Exercise prompt — Only one portion of the data is to be written out: from the line bearing "extrude(amount=11 + GAP, mode=Mode.SUBTRACT)" through the line bearing "obj.parent = None". Write it exactly as it appears.

— start Data —

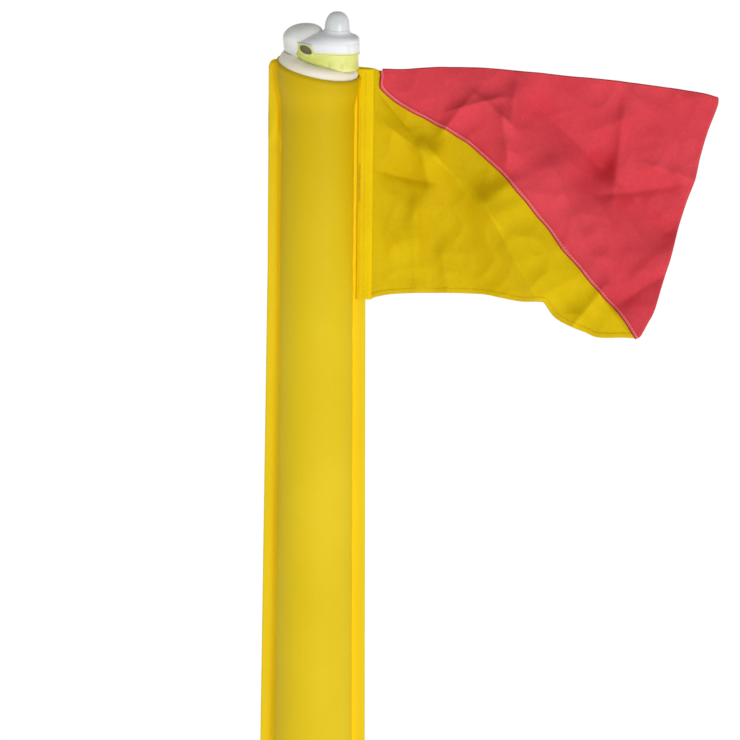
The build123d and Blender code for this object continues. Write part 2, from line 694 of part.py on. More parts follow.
REST_CAM = 135.0  # direction of the cam's centre from the pivot, in degrees
ARM_X = 42.0
ARM_FOOT = PIVOT_HEIGHT - 62
with BuildPart() as firing_lever:
    with BuildSketch(Plane.XZ.offset(BODY_MIDDLE - 3.6)):
        with Locations(
            (
                PIN_X + CAM_OFFSET * cos(radians(REST_CAM)),
                PIVOT_HEIGHT + CAM_OFFSET * sin(radians(REST_CAM)),
            )
        ):
            Circle(CAM_RADIUS)
        with BuildLine():
            Polyline(
                (PIN_X, PIVOT_HEIGHT + 1),
                (PIN_X, PIVOT_HEIGHT + 7),
                (ARM_X - 4, PIVOT_HEIGHT + 7),
                (ARM_X, PIVOT_HEIGHT + 3),
                (ARM_X, ARM_FOOT),
                (ARM_X - 5, ARM_FOOT),
                (ARM_X - 5, PIVOT_HEIGHT + 1),
                (PIN_X, PIVOT_HEIGHT + 1),
            )
        make_face()
    extrude(amount=7.2)
    with BuildSketch(Plane.XZ.offset(BODY_MIDDLE - 10)):
        with Locations((PIN_X, PIVOT_HEIGHT)):
            Circle(1.5 + FIT)
    extrude(amount=20, mode=Mode.SUBTRACT)
    with BuildSketch(Plane.YZ.offset(ARM_X - 6)):
        with Locations((-BODY_MIDDLE, ARM_FOOT + 6)):
            Circle(1.55)
    extrude(amount=8, mode=Mode.SUBTRACT)
save(firing_lever.part, "firing_lever")

with BuildPart() as lever_pin:
    with BuildSketch(Plane.XZ.offset(BODY_MIDDLE - 11)):
        with Locations((PIN_X, PIVOT_HEIGHT)):
            Circle(1.5)
    extrude(amount=22)
save(lever_pin.part, "lever_pin")

with BuildPart() as pull_tab:
    with BuildSketch(Plane.YZ.offset(ARM_X + 0.1)):
        with Locations((-BODY_MIDDLE, ARM_FOOT - 4)):
            RectangleRounded(16, 34, radius=6)
        with Locations((-BODY_MIDDLE, ARM_FOOT - 13)):
            Circle(4, mode=Mode.SUBTRACT)
        with Locations((-BODY_MIDDLE, ARM_FOOT + 6)):
            Circle(1.55, mode=Mode.SUBTRACT)
    extrude(amount=3)
save(pull_tab.part, "pull_tab")

with BuildPart() as tab_rivet:
    with BuildSketch(Plane.YZ.offset(ARM_X - 5)):
        with Locations((-BODY_MIDDLE, ARM_FOOT + 6)):
            Circle(1.5)
    extrude(amount=8.2)
    with BuildSketch(Plane.YZ.offset(ARM_X + 3.2)):
        with Locations((-BODY_MIDDLE, ARM_FOOT + 6)):
            Circle(3)
    extrude(amount=1.2)
save(tab_rivet.part, "tab_rivet")

PIN_HEAD_TOP = PIVOT_HEIGHT + PIN_TRAVEL / 2 - CAM_RADIUS - 0.2
PIN_TIP = NECK_TOP + PIN_TRAVEL + 0.4
with BuildPart() as firing_pin:
    with BuildSketch(Plane.XY.offset(PIN_HEAD_TOP - 3)):
        with Locations((PIN_X, -BODY_MIDDLE)):
            Circle(3)
    extrude(amount=3)
    with BuildSketch(Plane.XY.offset(PIN_TIP + 3)):
        with Locations((PIN_X, -BODY_MIDDLE)):
            Circle(1.5)
    extrude(amount=PIN_HEAD_TOP - PIN_TIP - 4)
    with BuildSketch(Plane.XY.offset(PIN_TIP)):
        with Locations((PIN_X, -BODY_MIDDLE)):
            Circle(0.3)
    with BuildSketch(Plane.XY.offset(PIN_TIP + 3)):
        with Locations((PIN_X, -BODY_MIDDLE)):
            Circle(1.5)
    loft()
save(firing_pin.part, "firing_pin")

with BuildPart() as pin_seat:
    with BuildSketch(Plane.XY.offset(NECK_TOP + 3.2)):
        with Locations((PIN_X, -BODY_MIDDLE)):
            Circle(3.05)
            Circle(1.5 + FIT, mode=Mode.SUBTRACT)
    extrude(amount=2)
save(pin_seat.part, "pin_seat")


def coil(foot, direction, radius, wire, height, turns):
    """A round-wire compression spring that stands on a point."""
    with BuildPart() as spring:
        with BuildLine():
            path = Helix(height / turns, height, radius, center=foot, direction=direction)
        with BuildSketch(Plane(origin=path @ 0, z_dir=path % 0)):
            Circle(wire)
        sweep(path=path)
    return spring.part


with BuildPart() as pin_spring:
    add(
        coil(
            (PIN_X, -BODY_MIDDLE, NECK_TOP + 5.7),
            (0, 0, 1),
            radius=2.3,
            wire=0.3,
            height=PIN_HEAD_TOP - 3 - NECK_TOP - 6.2,
            turns=6,
        )
    )
save(pin_spring.part, "pin_spring")

CYLINDER_RADIUS = 11.0
CYLINDER_FOOT = BODY_FOOT - 108
with BuildPart() as gas_cylinder:
    with BuildSketch(Plane(origin=(PIN_X, -BODY_MIDDLE, 0), x_dir=(1, 0, 0), z_dir=(0, -1, 0))):
        with BuildLine():
            Polyline(
                (0, CYLINDER_FOOT + 1.5),
                (3, CYLINDER_FOOT + 1.5),
                (5, CYLINDER_FOOT),
                (CYLINDER_RADIUS - 4, CYLINDER_FOOT),
            )
            RadiusArc(
                (CYLINDER_RADIUS - 4, CYLINDER_FOOT), (CYLINDER_RADIUS, CYLINDER_FOOT + 4), -4
            )
            Line((CYLINDER_RADIUS, CYLINDER_FOOT + 4), (CYLINDER_RADIUS, BODY_FOOT - 16))
            ThreePointArc(
                (CYLINDER_RADIUS, BODY_FOOT - 16),
                (CYLINDER_RADIUS - 1.4, BODY_FOOT - 9),
                (NECK_RADIUS, BODY_FOOT - 5),
            )
            Polyline(
                (NECK_RADIUS, BODY_FOOT - 5),
                (NECK_RADIUS, NECK_TOP - 1),
                (NECK_RADIUS - 1, NECK_TOP),
                (0, NECK_TOP),
                (0, CYLINDER_FOOT + 1.5),
            )
        make_face()
    revolve(axis=Axis((PIN_X, -BODY_MIDDLE, 0), (0, 0, 1)))
save(gas_cylinder.part, "gas_cylinder")

with BuildPart() as cylinder_seal:
    with BuildSketch(Plane.XY.offset(NECK_TOP + 0.3)):
        with Locations((PIN_X, -BODY_MIDDLE)):
            Circle(NECK_RADIUS)
            Circle(3.2, mode=Mode.SUBTRACT)
    extrude(amount=1.2)
save(cylinder_seal.part, "cylinder_seal")

BOBBIN_CAP_HEIGHT = 20.0
with BuildPart() as bobbin_cap:
    with BuildSketch(Plane.XY.offset(BODY_FOOT - GAP - BOBBIN_CAP_HEIGHT)):
        with Locations((BOBBIN_X, -BODY_MIDDLE)):
            Circle(9.5)
    extrude(amount=BOBBIN_CAP_HEIGHT)
    fillet(bobbin_cap.edges().group_by(Axis.Z)[0], 2)
    with BuildSketch(Plane.XY.offset(BODY_FOOT - GAP - BOBBIN_CAP_HEIGHT - 1)):
        with Locations((BOBBIN_X, -BODY_MIDDLE)):
            with PolarLocations(9.9, 16):
                Circle(0.8)
    extrude(amount=BOBBIN_CAP_HEIGHT - 2, mode=Mode.SUBTRACT)
    with BuildSketch(Plane.XY.offset(BODY_FOOT - GAP)):
        with Locations((BOBBIN_X, -BODY_MIDDLE)):
            Circle(7.2)
    extrude(amount=2 - BOBBIN_CAP_HEIGHT, mode=Mode.SUBTRACT)
    # water inlets in the cap's floor
    with BuildSketch(Plane.XY.offset(BODY_FOOT - GAP - BOBBIN_CAP_HEIGHT - 1)):
        with Locations((BOBBIN_X, -BODY_MIDDLE)):
            with PolarLocations(4.2, 4):
                Circle(1.2)
    extrude(amount=4, mode=Mode.SUBTRACT)
save(bobbin_cap.part, "bobbin_cap")

with BuildPart() as water_bobbin:
    with BuildSketch(Plane.XY.offset(BODY_FOOT - GAP - BOBBIN_CAP_HEIGHT + 2.3)):
        with Locations((BOBBIN_X, -BODY_MIDDLE)):
            Circle(6.8)
            Circle(2.4, mode=Mode.SUBTRACT)
    extrude(amount=9)
save(water_bobbin.part, "water_bobbin")

# ---------------------------------------------------------------- mouth valve
MOUTH_SKIN = column_radius(MOUTH_VALVE_HEIGHT)
MOUTH_RISE = 6.0
TUBE_LENGTH = 26.0
TUBE_RADIUS = 8.0
TUBE_BORE = 5.5
with BuildPart() as mouth_patch:
    add(curved_patch(MOUTH_VALVE_HEIGHT, 22))
save(mouth_patch.part, "mouth_patch")

with BuildPart() as mouth_saddle:
    add(saddle(MOUTH_VALVE_HEIGHT, 15, MOUTH_RISE, TUBE_BORE))
save(mouth_saddle.part, "mouth_saddle")

TUBE_BACK = MOUTH_SKIN + MOUTH_RISE + 0.1
TUBE_FRONT = TUBE_BACK + TUBE_LENGTH
SEAT_LEVEL = TUBE_FRONT - 9
with BuildPart() as mouth_tube:
    with BuildSketch(Plane.XZ.offset(TUBE_BACK)):
        with Locations((0, MOUTH_VALVE_HEIGHT)):
            Circle(TUBE_RADIUS)
            Circle(TUBE_BORE, mode=Mode.SUBTRACT)
    extrude(amount=TUBE_LENGTH)
    with BuildSketch(Plane.XZ.offset(TUBE_FRONT - 14)):
        with Locations((0, MOUTH_VALVE_HEIGHT)):
            Circle(TUBE_RADIUS + 1)
            Circle(TUBE_BORE, mode=Mode.SUBTRACT)
    extrude(amount=1.5)
    # the seat that the poppet closes against, from inside
    with BuildSketch(Plane.XZ.offset(SEAT_LEVEL)):
        with Locations((0, MOUTH_VALVE_HEIGHT)):
            Circle(TUBE_BORE)
            Circle(3.5, mode=Mode.SUBTRACT)
    extrude(amount=1.5)
save(mouth_tube.part, "mouth_tube")

POPPET_TRAVEL = 4.0
with BuildPart() as valve_poppet:
    with BuildSketch(Plane.XZ.offset(SEAT_LEVEL - 2.5)):
        with Locations((0, MOUTH_VALVE_HEIGHT)):
            Circle(5)
    extrude(amount=2.4)
    with BuildSketch(Plane.XZ.offset(SEAT_LEVEL - 0.5)):
        with Locations((0, MOUTH_VALVE_HEIGHT)):
            Circle(1.6)
    extrude(amount=8)
    with BuildSketch(Plane.XZ.offset(SEAT_LEVEL + 6)):
        with Locations((0, MOUTH_VALVE_HEIGHT)):
            Rectangle(8, 2)
            Rectangle(2, 8)
    extrude(amount=1.5)
save(valve_poppet.part, "valve_poppet")

with BuildPart() as poppet_spring:
    add(
        coil(
            (0, -TUBE_BACK - 0.5, MOUTH_VALVE_HEIGHT),
            (0, -1, 0),
            radius=4.5,
            wire=0.35,
            height=SEAT_LEVEL - 3.6 - TUBE_BACK,
            turns=5,
        )
    )
save(poppet_spring.part, "poppet_spring")

with BuildPart() as spring_ring:
    with BuildSketch(Plane.XZ.offset(TUBE_BACK - 1.2)):
        with Locations((0, MOUTH_VALVE_HEIGHT)):
            Circle(TUBE_BORE - 0.1)
            Circle(3.2, mode=Mode.SUBTRACT)
    extrude(amount=1.1)
save(spring_ring.part, "spring_ring")

with BuildPart() as dust_cap:
    with BuildSketch(Plane.XZ.offset(TUBE_FRONT - 10)):
        with Locations((0, MOUTH_VALVE_HEIGHT)):
            Circle(TUBE_RADIUS + 1.8)
    extrude(amount=12.5)
    fillet(dust_cap.faces().sort_by(Axis.Y)[0].edges(), 1.5)
    with BuildSketch(Plane.XZ.offset(TUBE_FRONT - 11)):
        with Locations((0, MOUTH_VALVE_HEIGHT)):
            Circle(TUBE_RADIUS + GAP)
    extrude(amount=11 + GAP, mode=Mode.SUBTRACT)
    # finger lug to pull the cap off
    with BuildSketch(Plane.XZ.offset(TUBE_FRONT - 4)):
        with Locations((0, MOUTH_VALVE_HEIGHT + TUBE_RADIUS + 4.5)):
            RectangleRounded(7, 8, radius=2)
    extrude(amount=3)
save(dust_cap.part, "dust_cap")
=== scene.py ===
from math import atan2, cos, exp, hypot, pi, radians, sin, sqrt, tan

import bmesh
import bpy
from mathutils import Matrix, Vector, noise


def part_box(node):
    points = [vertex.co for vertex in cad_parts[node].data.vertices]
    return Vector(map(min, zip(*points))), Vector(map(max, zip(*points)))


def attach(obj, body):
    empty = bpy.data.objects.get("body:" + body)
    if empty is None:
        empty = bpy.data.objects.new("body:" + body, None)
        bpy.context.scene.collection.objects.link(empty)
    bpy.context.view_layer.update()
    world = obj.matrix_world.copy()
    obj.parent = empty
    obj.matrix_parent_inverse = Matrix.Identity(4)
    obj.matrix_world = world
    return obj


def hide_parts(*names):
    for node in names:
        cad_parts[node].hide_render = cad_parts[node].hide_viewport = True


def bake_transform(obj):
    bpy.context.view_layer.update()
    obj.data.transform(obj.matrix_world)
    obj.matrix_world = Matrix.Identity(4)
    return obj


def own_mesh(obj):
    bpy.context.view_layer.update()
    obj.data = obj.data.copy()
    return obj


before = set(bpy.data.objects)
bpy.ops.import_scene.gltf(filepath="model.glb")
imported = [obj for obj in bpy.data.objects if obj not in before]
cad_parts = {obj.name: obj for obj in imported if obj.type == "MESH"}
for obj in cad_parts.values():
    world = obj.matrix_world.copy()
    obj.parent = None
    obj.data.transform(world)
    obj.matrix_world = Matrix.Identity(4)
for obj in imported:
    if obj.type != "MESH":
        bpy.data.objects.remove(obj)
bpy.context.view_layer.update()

# ------------------------------------------------------------------ column
# Two sheets of coated fabric, welded together along both long edges and blown up with gas into
# a round column. The welds stand out as flat edges, a little wavy, and the sheets pucker
# beside them. Both sheets open out at the head, where the end cap is welded in.
COLUMN_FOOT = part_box("column_front_sheet")[0].z
RIM_CENTRE = 1.790  # height of the rim on the column's axis
RIM_FALL_SIDE = tan(radians(11))  # the rim falls towards the flag
RIM_FALL_FRONT = tan(radians(8))
STRAIGHT_TOP = 1.560
NECK = 1.748  # where the column begins to open out for its cap
SHEET_THICKNESS = 0.0009
WELD_CORNER = 0.009  # rounding of the welded edge at its head
FOOT_RADIUS, HEAD_RADIUS, RIM_RADIUS = 0.0480, 0.0365, 0.0408  # of the round wall
FOOT_REACH, HEAD_REACH, LEAST_REACH = 0.0635, 0.0495, 0.0492  # of the welded edges, from the axis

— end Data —

Written solution —
    extrude(amount=11 + GAP, mode=Mode.SUBTRACT)
    # finger lug to pull the cap off
    with BuildSketch(Plane.XZ.offset(TUBE_FRONT - 4)):
        with Locations((0, MOUTH_VALVE_HEIGHT + TUBE_RADIUS + 4.5)):
            RectangleRounded(7, 8, radius=2)
    extrude(amount=3)
save(dust_cap.part, "dust_cap")
=== scene.py ===
from math import atan2, cos, exp, hypot, pi, radians, sin, sqrt, tan

import bmesh
import bpy
from mathutils import Matrix, Vector, noise


def part_box(node):
    points = [vertex.co for vertex in cad_parts[node].data.vertices]
    return Vector(map(min, zip(*points))), Vector(map(max, zip(*points)))


def attach(obj, body):
    empty = bpy.data.objects.get("body:" + body)
    if empty is None:
        empty = bpy.data.objects.new("body:" + body, None)
        bpy.context.scene.collection.objects.link(empty)
    bpy.context.view_layer.update()
    world = obj.matrix_world.copy()
    obj.parent = empty
    obj.matrix_parent_inverse = Matrix.Identity(4)
    obj.matrix_world = world
    return obj


def hide_parts(*names):
    for node in names:
        cad_parts[node].hide_render = cad_parts[node].hide_viewport = True


def bake_transform(obj):
    bpy.context.view_layer.update()
    obj.data.transform(obj.matrix_world)
    obj.matrix_world = Matrix.Identity(4)
    return obj


def own_mesh(obj):
    bpy.context.view_layer.update()
    obj.data = obj.data.copy()
    return obj


before = set(bpy.data.objects)
bpy.ops.import_scene.gltf(filepath="model.glb")
imported = [obj for obj in bpy.data.objects if obj not in before]
cad_parts = {obj.name: obj for obj in imported if obj.type == "MESH"}
for obj in cad_parts.values():
    world = obj.matrix_world.copy()
    obj.parent = None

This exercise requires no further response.